[DIRECTIONS FOR THIS TASK] Quote the listing below word for word, stopping after the line that contains "# it just as".

··· COLLECTED DATA

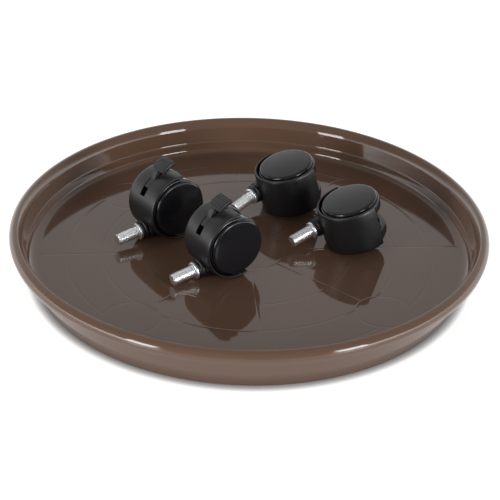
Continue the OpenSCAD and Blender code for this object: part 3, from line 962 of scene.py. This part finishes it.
def cut_lever():
    tab_low, tab_high = TAB_MIDDLE - TAB_HALF, TAB_MIDDLE + TAB_HALF
    outer = arc(22.8, 47.2, 18.8, 8)
    inner = arc(20.9, 66, -18.8, 8)
    lever = cut_sheet("lever", outer + inner, -STRIP, STRIP)
    plate = cut_sheet("lever_plate", [
        polar(21.4, 53), polar(22.7, 60), polar(22.9, 65), *TAB_TOP[:2], *TAB_UNDER[5:],
        polar(20.6, 71), polar(PIVOT_FAR, 70), PIVOT, polar(PIVOT_FAR + 0.6, 51)], -STRIP, STRIP)
    combine(lever, plate, "UNION")
    tab = cut_sheet("lever_tab", TAB_TOP[1:] + TAB_UNDER[:6], tab_low, tab_high)
    combine(lever, soften_edges(tab, 0.55, 35, 4), "UNION")
    combine(lever, pin_at("lever_eye", 3, STRIP, PIVOT), "UNION")
    arm = cut_sheet("lever_arm", [
        beside(PIVOT, -1.2, 2.6), beside(BAR_AT, -0.9, 1.8),
        beside(BAR_AT, 0.9, -1.8), beside(PIVOT, 1.2, -2.6)], -STRIP, STRIP)
    combine(lever, arm, "UNION")
    combine(lever, pin_at("lever_foot", 2, STRIP, BAR_AT), "UNION")
    combine(lever, pin_at("pin_hole", PIN_HOLE, 3, PIVOT), "DIFFERENCE")
    combine(lever, pin_at("bar_hole", BAR_HOLE, 3, BAR_AT), "DIFFERENCE")
    for i in range(GRIP_RIBS):
        spot = along_tab(0.26 + 0.7 * i / (GRIP_RIBS - 1))
        rib = plug("grip_rib", RIB_RADIUS, tab_low + RIB_INSET, tab_high - RIB_INSET, 16)
        combine(lever, set_down(rib, at(*spot)), "UNION")
    return lever


lever_pattern = cut_lever()
report(lever_pattern)
for letter in WITH_BRAKE:
    lever = set_down(copy_of(lever_pattern, f"thumb_lever_{letter}"), lie[letter] @ STAND_UP)
    finish_off(lever, f"lever_{letter}", "lever", 40)
    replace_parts(lever, f"lever_{letter}")
bpy.data.objects.remove(lever_pattern)

# %% [markdown]
# ## Which piece has which finish
#
# The model's own record says which slot each node belongs to, but its names say
# it just as well. Each imported mesh gets one material in its first slot.

# %% Dress the carried-over pieces
SLOT_OF = {
    "tray": "dish", "inserts": "insert", "hood": "hood", "axle": "steel", "bush": "bush",
    "stem": "zinc", "clip": "spring", "wheel": "wheel", "tread": "tread", "hub": "bush",
    "lever_pin": "steel", "lever": "lever", "brake_bar": "steel", "brake_pads": "pad",
}


def slot_of(name):
    fits = [k for k in SLOT_OF if name == k or name.startswith(k + "_")]
    return SLOT_OF[max(fits, key=len)]


for name, piece in nodes.items():
    piece.data.materials.clear()
    piece.data.materials.append(finishes[slot_of(name)])
print("dressed", len(nodes), "nodes")

# %% [markdown]
# ## Studio
#
# The dish stands on a white table in front of a white backdrop, with a darker
# room behind the camera. The table sheds light as plain white. Seen directly or
# in a mirror, it is a darker satin sheet with a glow. The glow fades where
# something stands close by. That fade is painted shade, and it draws the thin
# dark line under the foot of the dish.

# %% Table
TABLE_RADIUS = 6
TABLE_GLOW = 0.86
SHADE_REACH, SHADE_POWER = 0.006, 2.2


def seen_directly(graph):
    ray = graph.nodes.new("ShaderNodeLightPath")
    seen = maths(graph, "MAXIMUM", ray.outputs["Is Camera Ray"], ray.outputs["Is Glossy Ray"])
    return maths(graph, "MAXIMUM", seen, ray.outputs["Is Transmission Ray"])


def white_table():
    bpy.ops.mesh.primitive_circle_add(
        vertices=96, radius=TABLE_RADIUS, fill_type="NGON", location=(0, 0, 0))
    table = bpy.context.object
    table.name = "table"
    material = bpy.data.materials.new("table_white")
    material.use_nodes = True
    graph = material.node_tree
    shader = graph.nodes["Principled BSDF"]
    shader.inputs["Base Color"].default_value = (0.8, 0.8, 0.8, 1)
    shader.inputs["Roughness"].default_value = 0.5
    satin = graph.nodes.new("ShaderNodeBsdfPrincipled")
    satin.inputs["Base Color"].default_value = (0.3, 0.3, 0.3, 1)
    satin.inputs["Roughness"].default_value = 0.3
    satin.inputs["Specular IOR Level"].default_value = 0.4
    glow = graph.nodes.new("ShaderNodeEmission")
    glow.inputs["Color"].default_value = (1, 1, 1, 1)
    # Painted shade: ambient occlusion dims the glow near the dish, so the camera and mirrors see a
    # dark line under its foot.
    near = graph.nodes.new("ShaderNodeAmbientOcclusion")
    near.inputs["Distance"].default_value = SHADE_REACH
    clear_of_painted_shade = maths(graph, "POWER", near.outputs["AO"], SHADE_POWER)
    join(graph, maths(graph, "MULTIPLY", clear_of_painted_shade, TABLE_GLOW), glow.inputs["Strength"])
    both = graph.nodes.new("ShaderNodeAddShader")
    pick = graph.nodes.new("ShaderNodeMixShader")
    join(graph, satin.outputs[0], both.inputs[0])
    join(graph, glow.outputs[0], both.inputs[1])
    join(graph, seen_directly(graph), pick.inputs[0])
    join(graph, shader.outputs[0], pick.inputs[1])
    join(graph, both.outputs[0], pick.inputs[2])
    join(graph, pick.outputs[0], graph.nodes["Material Output"].inputs["Surface"])
    table.data.materials.append(material)
    print("table seen at", TABLE_GLOW, "shading within mm", SHADE_REACH / MM)


white_table()

# %% [markdown]
# Glossy plastic shows its surroundings as in a mirror, so the room is painted
# on the world by direction: white behind, dimmer at the sides, and dim overhead
# and in front. A low bright strip begins at each lamp and fades towards the
# back, and it gives the long thin highlights on the rim. What the camera sees
# directly is plain white. Mirrors see the room no brighter than it lights the
# dish. A lamp is far brighter, so from low behind, where the floor of the dish
# mirrors one, the floor burns out.

# %% Room painted by direction
ROOM_DARK, ROOM_WHITE = 0.32, 1.0
ROOM_FROM, ROOM_TO = 0.20, 0.95
SIDE_LEAN, UP_LEAN = 0.18, -0.12
STRIP_STRENGTH = 13
STRIP_FROM, STRIP_LAMP, STRIP_FULL = math.radians(34), math.radians(45), math.radians(46)
STRIP_FADE = 1.7
STRIP_HEIGHT, STRIP_NARROW = 0.13, 8.5


def studio_room():
    world = bpy.data.worlds.new("studio_room")
    bpy.context.scene.world = world
    world.use_nodes = True
    graph = world.node_tree
    graph.nodes.clear()
    place = graph.nodes.new("ShaderNodeTexCoord")
    parts = graph.nodes.new("ShaderNodeSeparateXYZ")
    join(graph, place.outputs["Generated"], parts.inputs[0])
    sideways = maths(graph, "ABSOLUTE", parts.outputs["X"])
    lean = maths(graph, "MULTIPLY_ADD", sideways, SIDE_LEAN, parts.outputs["Y"])
    lean = maths(graph, "MULTIPLY_ADD", parts.outputs["Z"], UP_LEAN, lean)
    ramp = rescale(graph, lean, ROOM_FROM, ROOM_TO, ROOM_DARK, ROOM_WHITE)
    turn = maths(graph, "ARCTAN2", sideways, maths(graph, "MULTIPLY", parts.outputs["Y"], -1))
    begins = rescale(graph, turn, STRIP_FROM, STRIP_FULL, kind="SMOOTHSTEP")
    past_lamp = maths(graph, "MULTIPLY_ADD", turn, -STRIP_FADE, STRIP_FADE * STRIP_LAMP)
    ends = maths(graph, "EXPONENT", past_lamp)
    off = maths(graph, "SUBTRACT", parts.outputs["Z"], STRIP_HEIGHT)
    off = maths(graph, "MULTIPLY", off, STRIP_NARROW)
    low = maths(graph, "MULTIPLY", maths(graph, "MULTIPLY", off, off), -1)
    low = maths(graph, "EXPONENT", low)
    strip = maths(graph, "MULTIPLY", maths(graph, "MULTIPLY", begins, ends), low)
    room = maths(graph, "MULTIPLY_ADD", strip, STRIP_STRENGTH, ramp)
    ray = graph.nodes.new("ShaderNodeLightPath")
    level = maths(graph, "MAXIMUM", room, ray.outputs["Is Camera Ray"])
    white = graph.nodes.new("ShaderNodeBackground")
    white.inputs["Color"].default_value = (1, 1, 1, 1)
    out = graph.nodes.new("ShaderNodeOutputWorld")
    join(graph, level, white.inputs["Strength"])
    join(graph, white.outputs[0], out.inputs["Surface"])
    print("room from", ROOM_DARK, "in front to", ROOM_WHITE, "behind")


studio_room()

# %% [markdown]
# Two softboxes stand low in front, left and right of the camera. So walls that
# face the front are well lit, the flat floor less, and both softboxes draw
# bright lines along the rolled rim and the edges of the wheels.

# %% Softboxes
SOFTBOX_ASIDE, SOFTBOX_AHEAD, SOFTBOX_UP = 0.87, -0.90, 0.42
SOFTBOX_WIDTH, SOFTBOX_HEIGHT = 0.30, 0.42
SOFTBOX_WATTS = 5
AIM = Vector((0, 0, 0.02))


def softbox(name, side):
    light = bpy.data.lights.new(name, "AREA")
    light.shape = "RECTANGLE"
    light.size = SOFTBOX_WIDTH
    light.size_y = SOFTBOX_HEIGHT
    light.energy = SOFTBOX_WATTS
    box = bpy.data.objects.new(name, light)
    box.location = (side * SOFTBOX_ASIDE, SOFTBOX_AHEAD, SOFTBOX_UP)
    box.rotation_mode = "QUATERNION"
    box.rotation_quaternion = (AIM - box.location).to_track_quat("-Z", "Y")
    bpy.context.scene.collection.objects.link(box)


softbox("softbox_left", -1)
softbox("softbox_right", 1)
bpy.context.scene.view_settings.view_transform = "Standard"
lamps = [thing.name for thing in bpy.context.scene.objects if thing.type == "LIGHT"]
print("studio lights:", lamps)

······

[FINISHED TASK]
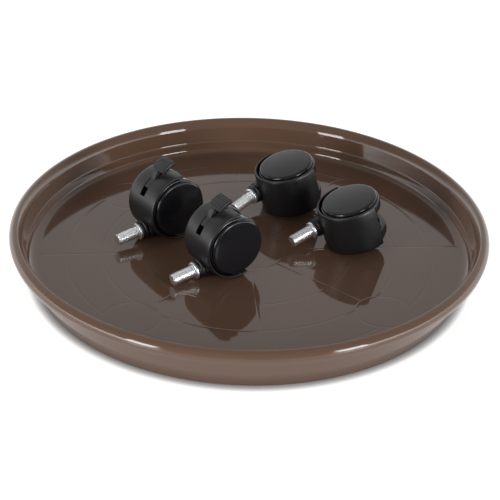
Continue the OpenSCAD and Blender code for this object: part 3, from line 962 of scene.py. This part finishes it.
def cut_lever():
    tab_low, tab_high = TAB_MIDDLE - TAB_HALF, TAB_MIDDLE + TAB_HALF
    outer = arc(22.8, 47.2, 18.8, 8)
    inner = arc(20.9, 66, -18.8, 8)
    lever = cut_sheet("lever", outer + inner, -STRIP, STRIP)
    plate = cut_sheet("lever_plate", [
        polar(21.4, 53), polar(22.7, 60), polar(22.9, 65), *TAB_TOP[:2], *TAB_UNDER[5:],
        polar(20.6, 71), polar(PIVOT_FAR, 70), PIVOT, polar(PIVOT_FAR + 0.6, 51)], -STRIP, STRIP)
    combine(lever, plate, "UNION")
    tab = cut_sheet("lever_tab", TAB_TOP[1:] + TAB_UNDER[:6], tab_low, tab_high)
    combine(lever, soften_edges(tab, 0.55, 35, 4), "UNION")
    combine(lever, pin_at("lever_eye", 3, STRIP, PIVOT), "UNION")
    arm = cut_sheet("lever_arm", [
        beside(PIVOT, -1.2, 2.6), beside(BAR_AT, -0.9, 1.8),
        beside(BAR_AT, 0.9, -1.8), beside(PIVOT, 1.2, -2.6)], -STRIP, STRIP)
    combine(lever, arm, "UNION")
    combine(lever, pin_at("lever_foot", 2, STRIP, BAR_AT), "UNION")
    combine(lever, pin_at("pin_hole", PIN_HOLE, 3, PIVOT), "DIFFERENCE")
    combine(lever, pin_at("bar_hole", BAR_HOLE, 3, BAR_AT), "DIFFERENCE")
    for i in range(GRIP_RIBS):
        spot = along_tab(0.26 + 0.7 * i / (GRIP_RIBS - 1))
        rib = plug("grip_rib", RIB_RADIUS, tab_low + RIB_INSET, tab_high - RIB_INSET, 16)
        combine(lever, set_down(rib, at(*spot)), "UNION")
    return lever


lever_pattern = cut_lever()
report(lever_pattern)
for letter in WITH_BRAKE:
    lever = set_down(copy_of(lever_pattern, f"thumb_lever_{letter}"), lie[letter] @ STAND_UP)
    finish_off(lever, f"lever_{letter}", "lever", 40)
    replace_parts(lever, f"lever_{letter}")
bpy.data.objects.remove(lever_pattern)

# %% [markdown]
# ## Which piece has which finish
#
# The model's own record says which slot each node belongs to, but its names say
# it just as well. Each imported mesh gets one material in its first slot.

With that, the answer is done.